-- start Material --
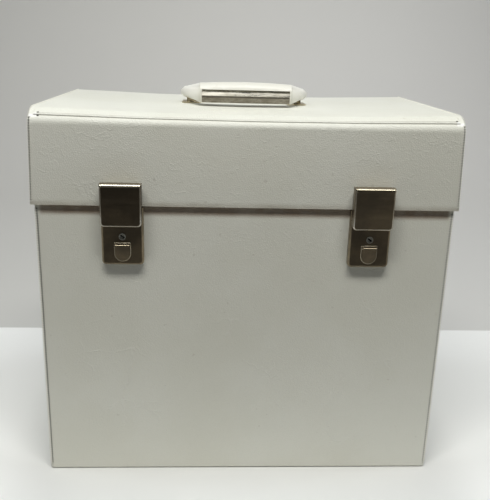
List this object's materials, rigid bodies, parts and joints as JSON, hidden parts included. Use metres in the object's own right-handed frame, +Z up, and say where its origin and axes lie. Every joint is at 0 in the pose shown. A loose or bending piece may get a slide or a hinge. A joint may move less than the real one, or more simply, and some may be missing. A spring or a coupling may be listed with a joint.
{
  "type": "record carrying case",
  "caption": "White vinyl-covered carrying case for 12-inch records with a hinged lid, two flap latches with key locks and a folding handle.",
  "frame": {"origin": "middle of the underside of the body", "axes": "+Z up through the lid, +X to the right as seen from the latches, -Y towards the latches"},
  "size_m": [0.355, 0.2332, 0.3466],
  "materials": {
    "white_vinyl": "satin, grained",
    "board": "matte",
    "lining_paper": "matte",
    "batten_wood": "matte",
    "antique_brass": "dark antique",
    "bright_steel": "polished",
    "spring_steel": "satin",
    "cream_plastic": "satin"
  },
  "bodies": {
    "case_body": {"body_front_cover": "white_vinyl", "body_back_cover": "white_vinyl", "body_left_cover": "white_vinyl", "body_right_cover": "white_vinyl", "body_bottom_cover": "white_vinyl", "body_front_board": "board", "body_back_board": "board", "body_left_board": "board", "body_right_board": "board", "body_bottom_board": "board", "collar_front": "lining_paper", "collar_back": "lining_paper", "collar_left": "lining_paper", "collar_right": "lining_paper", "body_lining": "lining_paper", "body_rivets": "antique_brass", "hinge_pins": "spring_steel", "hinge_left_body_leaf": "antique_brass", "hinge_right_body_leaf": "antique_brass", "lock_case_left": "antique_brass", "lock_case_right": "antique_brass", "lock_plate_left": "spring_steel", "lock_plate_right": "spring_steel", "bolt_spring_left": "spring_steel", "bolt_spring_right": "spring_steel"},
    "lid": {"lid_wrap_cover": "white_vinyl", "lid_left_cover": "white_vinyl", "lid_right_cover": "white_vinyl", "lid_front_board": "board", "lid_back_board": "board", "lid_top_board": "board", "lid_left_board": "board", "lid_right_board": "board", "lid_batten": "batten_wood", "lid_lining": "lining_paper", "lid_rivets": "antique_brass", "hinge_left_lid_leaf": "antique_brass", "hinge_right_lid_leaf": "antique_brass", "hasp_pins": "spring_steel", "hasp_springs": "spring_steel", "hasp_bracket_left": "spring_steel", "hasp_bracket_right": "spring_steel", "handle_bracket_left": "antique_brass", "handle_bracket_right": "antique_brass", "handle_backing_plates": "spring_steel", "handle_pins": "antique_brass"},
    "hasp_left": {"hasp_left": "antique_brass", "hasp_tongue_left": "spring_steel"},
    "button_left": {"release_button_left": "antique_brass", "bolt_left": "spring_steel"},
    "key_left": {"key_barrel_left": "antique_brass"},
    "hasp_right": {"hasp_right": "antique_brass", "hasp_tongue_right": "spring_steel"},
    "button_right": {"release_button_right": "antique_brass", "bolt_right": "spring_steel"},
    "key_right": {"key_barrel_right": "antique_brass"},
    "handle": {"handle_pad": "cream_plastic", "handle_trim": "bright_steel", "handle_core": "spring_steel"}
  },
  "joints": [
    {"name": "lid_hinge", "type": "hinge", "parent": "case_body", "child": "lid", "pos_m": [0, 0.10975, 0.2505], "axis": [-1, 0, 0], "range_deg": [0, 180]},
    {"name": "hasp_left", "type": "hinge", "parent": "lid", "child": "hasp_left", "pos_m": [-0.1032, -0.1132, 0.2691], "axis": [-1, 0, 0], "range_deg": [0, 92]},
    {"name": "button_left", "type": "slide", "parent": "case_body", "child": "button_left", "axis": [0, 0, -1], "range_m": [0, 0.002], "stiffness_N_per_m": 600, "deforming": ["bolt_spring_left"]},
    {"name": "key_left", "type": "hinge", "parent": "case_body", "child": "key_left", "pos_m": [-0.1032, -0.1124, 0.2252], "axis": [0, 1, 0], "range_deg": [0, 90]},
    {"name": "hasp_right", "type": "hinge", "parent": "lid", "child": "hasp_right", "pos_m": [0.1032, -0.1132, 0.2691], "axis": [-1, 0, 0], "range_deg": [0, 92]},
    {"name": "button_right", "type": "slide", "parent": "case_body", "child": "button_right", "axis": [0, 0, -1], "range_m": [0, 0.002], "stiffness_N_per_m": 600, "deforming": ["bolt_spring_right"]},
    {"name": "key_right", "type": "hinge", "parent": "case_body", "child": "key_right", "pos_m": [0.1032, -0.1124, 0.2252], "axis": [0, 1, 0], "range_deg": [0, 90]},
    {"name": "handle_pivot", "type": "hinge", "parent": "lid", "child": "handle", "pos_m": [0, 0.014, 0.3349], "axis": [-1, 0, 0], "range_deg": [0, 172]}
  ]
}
-- end Material --
* [What is being asked]
Return the listing above word for word.

* [The output]
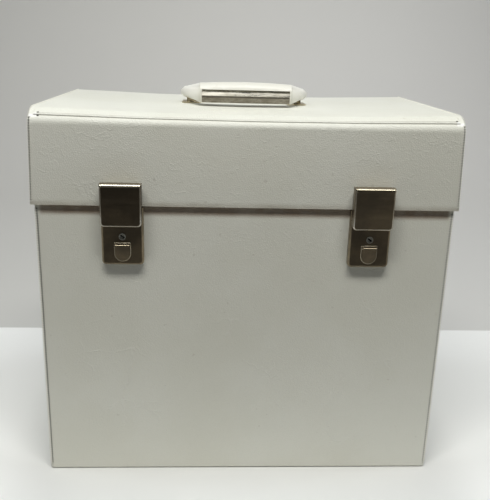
List this object's materials, rigid bodies, parts and joints as JSON, hidden parts included. Use metres in the object's own right-handed frame, +Z up, and say where its origin and axes lie. Every joint is at 0 in the pose shown. A loose or bending piece may get a slide or a hinge. A joint may move less than the real one, or more simply, and some may be missing. A spring or a coupling may be listed with a joint.
{
  "type": "record carrying case",
  "caption": "White vinyl-covered carrying case for 12-inch records with a hinged lid, two flap latches with key locks and a folding handle.",
  "frame": {"origin": "middle of the underside of the body", "axes": "+Z up through the lid, +X to the right as seen from the latches, -Y towards the latches"},
  "size_m": [0.355, 0.2332, 0.3466],
  "materials": {
    "white_vinyl": "satin, grained",
    "board": "matte",
    "lining_paper": "matte",
    "batten_wood": "matte",
    "antique_brass": "dark antique",
    "bright_steel": "polished",
    "spring_steel": "satin",
    "cream_plastic": "satin"
  },
  "bodies": {
    "case_body": {"body_front_cover": "white_vinyl", "body_back_cover": "white_vinyl", "body_left_cover": "white_vinyl", "body_right_cover": "white_vinyl", "body_bottom_cover": "white_vinyl", "body_front_board": "board", "body_back_board": "board", "body_left_board": "board", "body_right_board": "board", "body_bottom_board": "board", "collar_front": "lining_paper", "collar_back": "lining_paper", "collar_left": "lining_paper", "collar_right": "lining_paper", "body_lining": "lining_paper", "body_rivets": "antique_brass", "hinge_pins": "spring_steel", "hinge_left_body_leaf": "antique_brass", "hinge_right_body_leaf": "antique_brass", "lock_case_left": "antique_brass", "lock_case_right": "antique_brass", "lock_plate_left": "spring_steel", "lock_plate_right": "spring_steel", "bolt_spring_left": "spring_steel", "bolt_spring_right": "spring_steel"},
    "lid": {"lid_wrap_cover": "white_vinyl", "lid_left_cover": "white_vinyl", "lid_right_cover": "white_vinyl", "lid_front_board": "board", "lid_back_board": "board", "lid_top_board": "board", "lid_left_board": "board", "lid_right_board": "board", "lid_batten": "batten_wood", "lid_lining": "lining_paper", "lid_rivets": "antique_brass", "hinge_left_lid_leaf": "antique_brass", "hinge_right_lid_leaf": "antique_brass", "hasp_pins": "spring_steel", "hasp_springs": "spring_steel", "hasp_bracket_left": "spring_steel", "hasp_bracket_right": "spring_steel", "handle_bracket_left": "antique_brass", "handle_bracket_right": "antique_brass", "handle_backing_plates": "spring_steel", "handle_pins": "antique_brass"},
    "hasp_left": {"hasp_left": "antique_brass", "hasp_tongue_left": "spring_steel"},
    "button_left": {"release_button_left": "antique_brass", "bolt_left": "spring_steel"},
    "key_left": {"key_barrel_left": "antique_brass"},
    "hasp_right": {"hasp_right": "antique_brass", "hasp_tongue_right": "spring_steel"},
    "button_right": {"release_button_right": "antique_brass", "bolt_right": "spring_steel"},
    "key_right": {"key_barrel_right": "antique_brass"},
    "handle": {"handle_pad": "cream_plastic", "handle_trim": "bright_steel", "handle_core": "spring_steel"}
  },
  "joints": [
    {"name": "lid_hinge", "type": "hinge", "parent": "case_body", "child": "lid", "pos_m": [0, 0.10975, 0.2505], "axis": [-1, 0, 0], "range_deg": [0, 180]},
    {"name": "hasp_left", "type": "hinge", "parent": "lid", "child": "hasp_left", "pos_m": [-0.1032, -0.1132, 0.2691], "axis": [-1, 0, 0], "range_deg": [0, 92]},
    {"name": "button_left", "type": "slide", "parent": "case_body", "child": "button_left", "axis": [0, 0, -1], "range_m": [0, 0.002], "stiffness_N_per_m": 600, "deforming": ["bolt_spring_left"]},
    {"name": "key_left", "type": "hinge", "parent": "case_body", "child": "key_left", "pos_m": [-0.1032, -0.1124, 0.2252], "axis": [0, 1, 0], "range_deg": [0, 90]},
    {"name": "hasp_right", "type": "hinge", "parent": "lid", "child": "hasp_right", "pos_m": [0.1032, -0.1132, 0.2691], "axis": [-1, 0, 0], "range_deg": [0, 92]},
    {"name": "button_right", "type": "slide", "parent": "case_body", "child": "button_right", "axis": [0, 0, -1], "range_m": [0, 0.002], "stiffness_N_per_m": 600, "deforming": ["bolt_spring_right"]},
    {"name": "key_right", "type": "hinge", "parent": "case_body", "child": "key_right", "pos_m": [0.1032, -0.1124, 0.2252], "axis": [0, 1, 0], "range_deg": [0, 90]},
    {"name": "handle_pivot", "type": "hinge", "parent": "lid", "child": "handle", "pos_m": [0, 0.014, 0.3349], "axis": [-1, 0, 0], "range_deg": [0, 172]}
  ]
}